La genèse de Jeanne au Bûcher

Arthur Honegger fait partie des compositeurs majeurs du XXe siècle. De nationalité suisse, mais né au Havre et ayant essentiellement vécu à Paris, il est au croisement des influences françaises et germaniques. Membre du fameux Groupe des Six en compagnie de Louis Durey, Georges Auric, Germaine Tailleferre, Francis Poulenc et Darius Milhaud, dans ses compositions il utilise les langages et les techniques musicales de son époque, avec un grand sens de l'architecture.

 

Son oratorio Jeanne d’Arc au bûcher est le point d’orgue de sa collaboration avec Ida Rubinstein, mécène qui a soutenu ses créations à maintes reprises, et qui souhaitait qu'il écrive sur le sujet, une figure de la vie artistique de la Belle époque, danseuse des Ballets russes et tragédienne.

L’œuvre, dont l’idée naît en 1934, sera écrite en 1935 par Honegger, à partir du texte de Paul Claudel qui apporte son langage tantôt mystique tantôt prosaïque et son sens du drame. La première personne sollicitée pour le texte fut la poétesse Jeanne d'Orléac. Mais Honegger ne s'entend pas avec elle. Puis Claudel, qui sous l’impulsion d'Ida travaille avec Darius Milhaud autour d'une œuvre, est pressenti mais se déclare ne pas être intéressé par le sujet.

Néanmoins, de retour à Bruxelles, un geste se dessine dans l'esprit de Claudel : un signe de croix fait par deux mains enchaînées. Le point de vue est alors trouvé : c'est du bûcher qu'il faut aborder l'ensemble de la vie de Jeanne d'Arc. En une quinzaine de jours, le livret est élaboré et, le 13 décembre, Claudel lit, devant Ida Rubinstein, Honegger et Milhaud, les deux œuvres qu'il a composées pour chacun des musiciens. (extrait de la biographie d'Honegger)

Après quelques péripéties l’œuvre est enfin interprétée en version concert, le 12 mai 1938 à Bâle avec Ida dans le rôle de Jeanne. C’est un triomphe. Elle sera ensuite jouée et mise en scène en France à plusieurs reprises avec succès, y compris en 1941 sous l’Occupation, à l’Opéra de Paris en 1950 et récemment à Barcelone en 2012.
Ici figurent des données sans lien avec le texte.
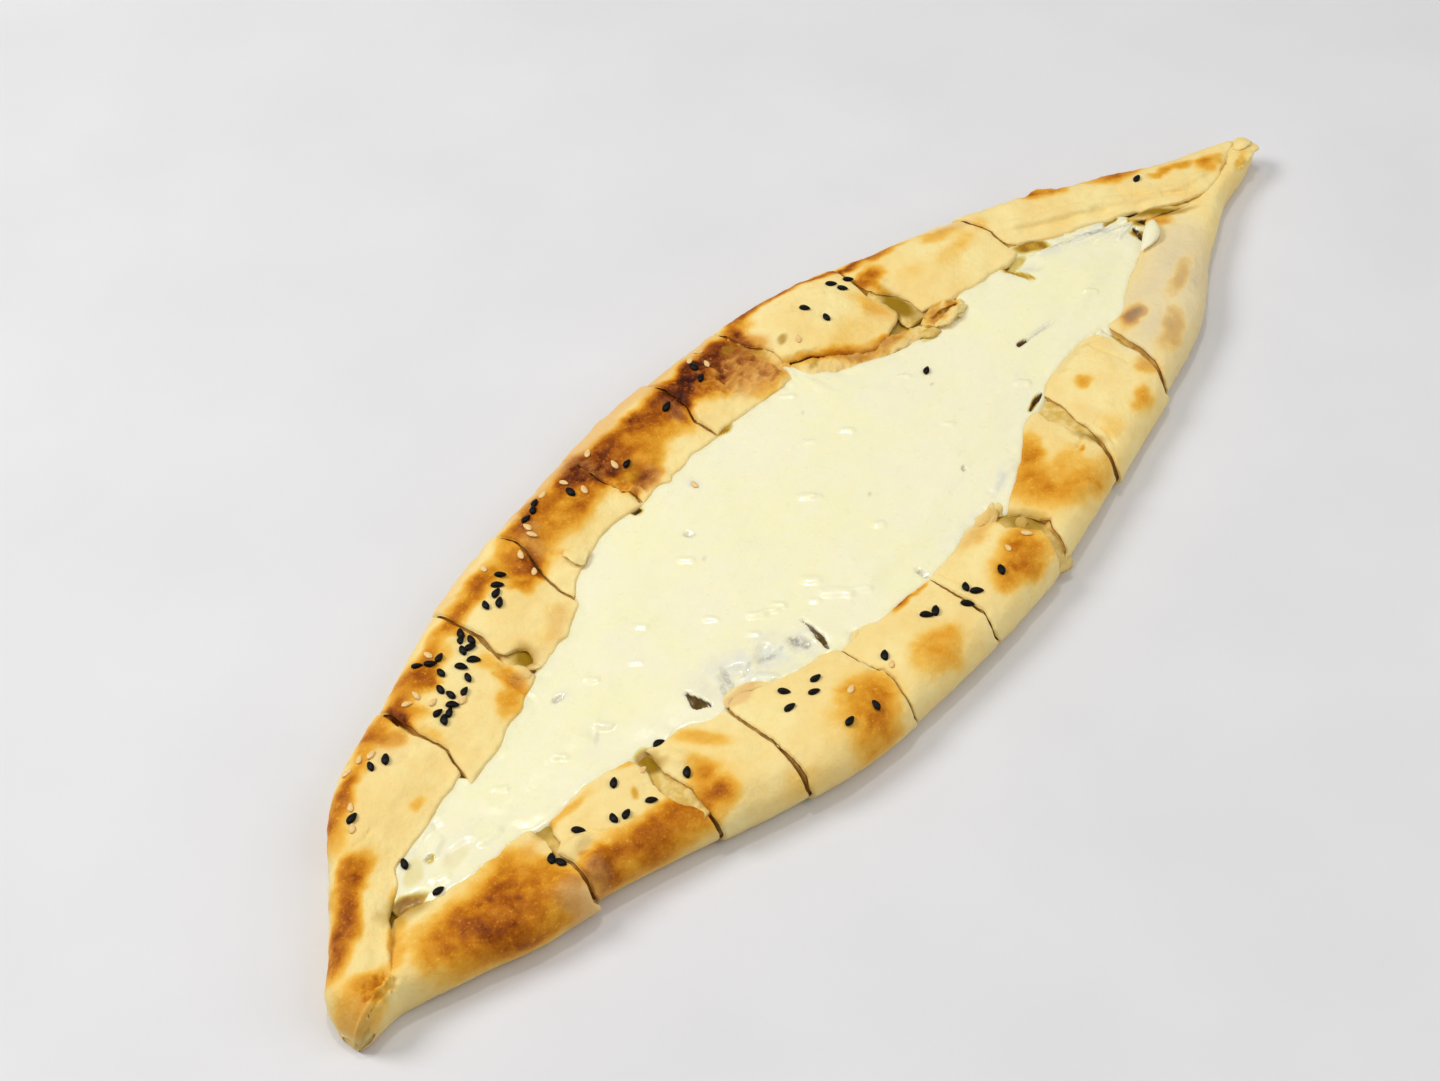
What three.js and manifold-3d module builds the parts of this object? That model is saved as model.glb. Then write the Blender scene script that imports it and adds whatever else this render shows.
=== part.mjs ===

L’histoire se situe au moment dramatique qui précède la mort de Jeanne et pendant lequel elle revoit son procès. Onze scènes constituent cette remémoration où les voix parlées de Jeanne et du Frère Dominique donnent la réplique aux chœurs de la foule versatile, aux voix du ciel et à celles des juges. Les recherches sonores, qui abondent dans l’oratorio, mêlent passéisme et modernité, psalmodies et polyphonies anciennes dissonantes, introduisant les sons nouveaux des ondes Martenot, du saxophone ou même d’une tringle posée sur des cordes. Elles surprennent les sens et sont mises au service d’une tension dramatique où l’angoisse de la jeune fille, qui va mourir, affronte tour à tour la ferveur de la foule, sa haine ou la truculence et le grotesque du peuple servis par un latin de foire, pour se transformer et culminer en un cri d’amour dans la flamme du bûcher.